Yohji Yamamoto. Photo by Heji Shin

The four-day marathon that is Berlin’s Gallery Weekend enjoyed an uncharacteristic kick-off in 2013 with “Cutting Age”, a runway show of iconic pieces from the last 30 years of Yohji Yamamoto’s career. It was uncharacteristic for two reasons: firstly, the city’s art scene cultivates a rather cautious relationship to the world of fashion, despite the occasional crossover collaboration. And secondly because, outside of presentations of Y-3, his collaboration with Adidas, Yamamoto has never shown his collections in Germany before. But Yamamoto is not just any fashion designer, and the 70-year old introspective conceptualist himself takes a critical stance on the fashion world: “I hate fashion. Or the word fashion, which sounds colourful, extravagant, expensive and gorgeous,” he said at a talk the following day. “I never wanted to walk the main street of fashion. I have been walking the sidewalks of fashion from the beginning, so I’m a bit dark.” He also insists – though his creations are often treated as such – that fashion is not art.
 

“Being a real creator is like climbing a mountain. You need training. Training, training, training… don’t design with your brain, design by your heart, your soul.”

 
Nevertheless, the high-calibre event held at St. Agnes-Kirche (which houses Johann König’s new exhibition space) and sponsored by Audi, bore testimony to the spectacular things that can materialise in the city of Berlin – and in Berlin only. What it may lack in glamour or fashion pedigree (though the event did draw the city’s most interdisciplinary, savvy fashion and art crowd) is minimised in the face of the striking connections that exist between its patchwork architecture, latent traces of history, and personal biographies – or twists of fate. Staging Yamamoto’s show in St. Agnes-Kirche seemed significant beyond the fact that this is Berlin’s newest event hotspot (a cocktail with Stella Mc-Cartney was hosted there a week later). Just as Yamamoto’s own biography was shaped by WWII, the iconic Brutalist structure of St. Agnes, situated between social housing blocks in the district of Kreuzberg, invokes the Modernist ideals underlining post-war Germany’s approaches to urban revitalisation. The relationships between design, economics, functionality and modern living are written into the massive slabs of concrete, and were formative ideologies at the time Yamamoto received his formal education in fashion design. It is hard to imagine another location better fitted for the show.
With some 36 outfits, starting from 1992, and though it had not been conceived as a retrospective (sadly, pieces from the Eighties weren’t in good enough condition, and chance played a large role in final selection), the show provided a varied view of Yamamoto’s offerings from beyond the fashion mainstream. Along the signature palette of blacks, the runway beamed with radiant yellow, red, blue and turquoise, while “real people”, cast in an open call the previous day, cut through the impressive, solemn architecture in wearable and somewhat less wearable creations. A play on the notion of a garment’s shelf life, the passing of seasons and with it, of trends, was commented to great effect by casting older women as well as young models. Yamamoto’s belief that one should “live” the clothes was beautifully and vividly demonstrated by a pair of voluminous Shepherd’s check numbers that were sent down the runway in sequence, one worn by a young model, and one by a silver-haired lady.

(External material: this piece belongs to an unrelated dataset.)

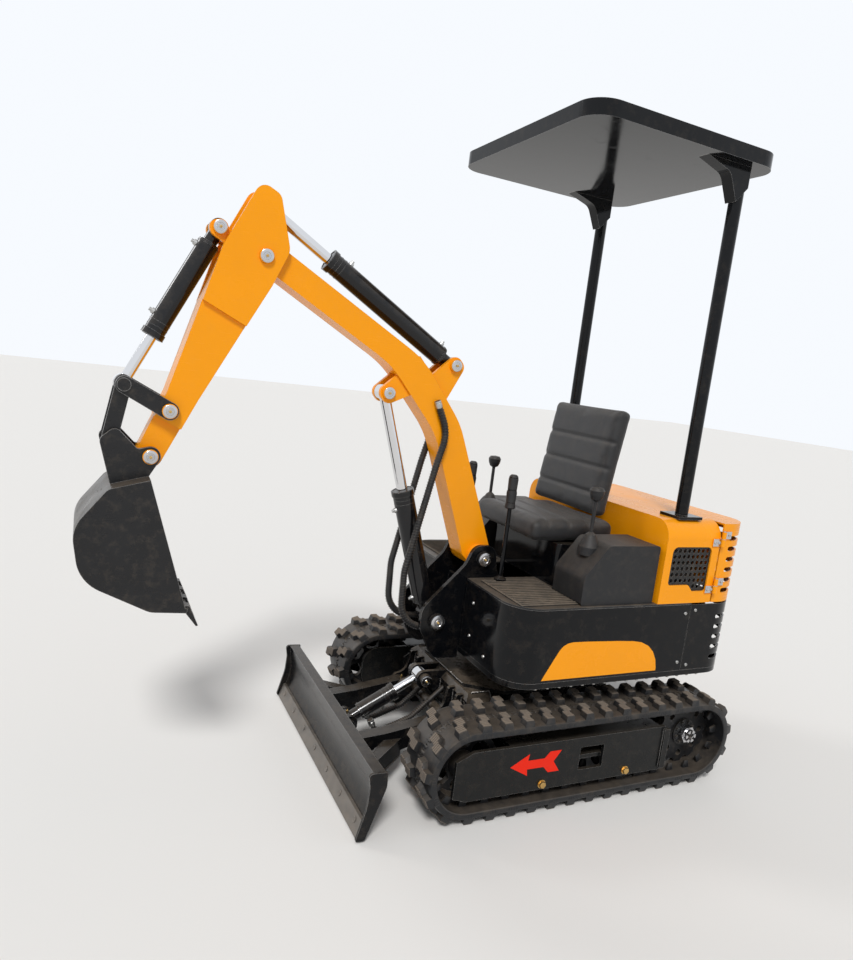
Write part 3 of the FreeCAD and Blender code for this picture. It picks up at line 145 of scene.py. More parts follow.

“Cutting Age” collection at St. Agnes-Kirche, Berlin 2013. Photo © Ornella Orlandini

For Yamamoto, who became a dressmaker at his mother’s behest so he could support her (his Law degree didn’t seem to provide secure enough of a career path for the war widow), seeing the world through a widow’s eyes from a very young age sensitised his approach to designing for women. “I have been controlled by femme fatales for more than 60 years. And even now,” he candidly supplied in “An Evening with Yohji Yamamoto” at Soho House Berlin, the second instalment in the four-day Yohji in Berlin micro-season that started with the runway show and continued with a talk, a screening at MADE space and an installation by his set designer, Masao Nihei, at Andreas Murkudis’ celebrated concept store. “I naturally love women but at the same time, I hate. I want revenge in some way. The reason I could continue to work till now is revenging.” Sleek met with the designer between events to discuss the disappearance of craftsmanship, the changing industry and the loss of spirit in clothes – all phenomena that Yamamoto famously laments. There is still hope for fashion, though, and the financial revival his eponymous line, once bankrupt, is enjoying lately is the best proof thereof. “For the last two years, my new company has been making money. It was a big surprise.”
Sleek: In 2011, the Victoria and Albert Museum held a retrospective exhibition of your work, and here in Berlin you showed pieces from the last three decades of your career – you’ve done a lot of rummaging through your own archives recently. How did that feel? And did it have any influence on your new collections?
Yohji Yamamoto: I hated it. It’s the first time I made a runway show using archive [material]. It was an “interesting” experience… [sighs]. It was so boring! The archives reminded me of the moments when I made [the clothes] and then, somehow, I regret some things… so I don’t like to do an archival exhibition.
You would go back and change certain things? Yes, therefore, I rather work with new material. The reviews of your latest runway show in Paris this March claimed that it seemed like many collections in one, like you have so many ideas in you and so much more to say. Is this what you wanted to communicate with the collection? I think I myself became a finer fashion designer. A finer clothing designer. The others in Paris are like stylists, not real creators. It’s quite hard to find real clothing creators [now]. I’m losing my rivals. It’s very sad.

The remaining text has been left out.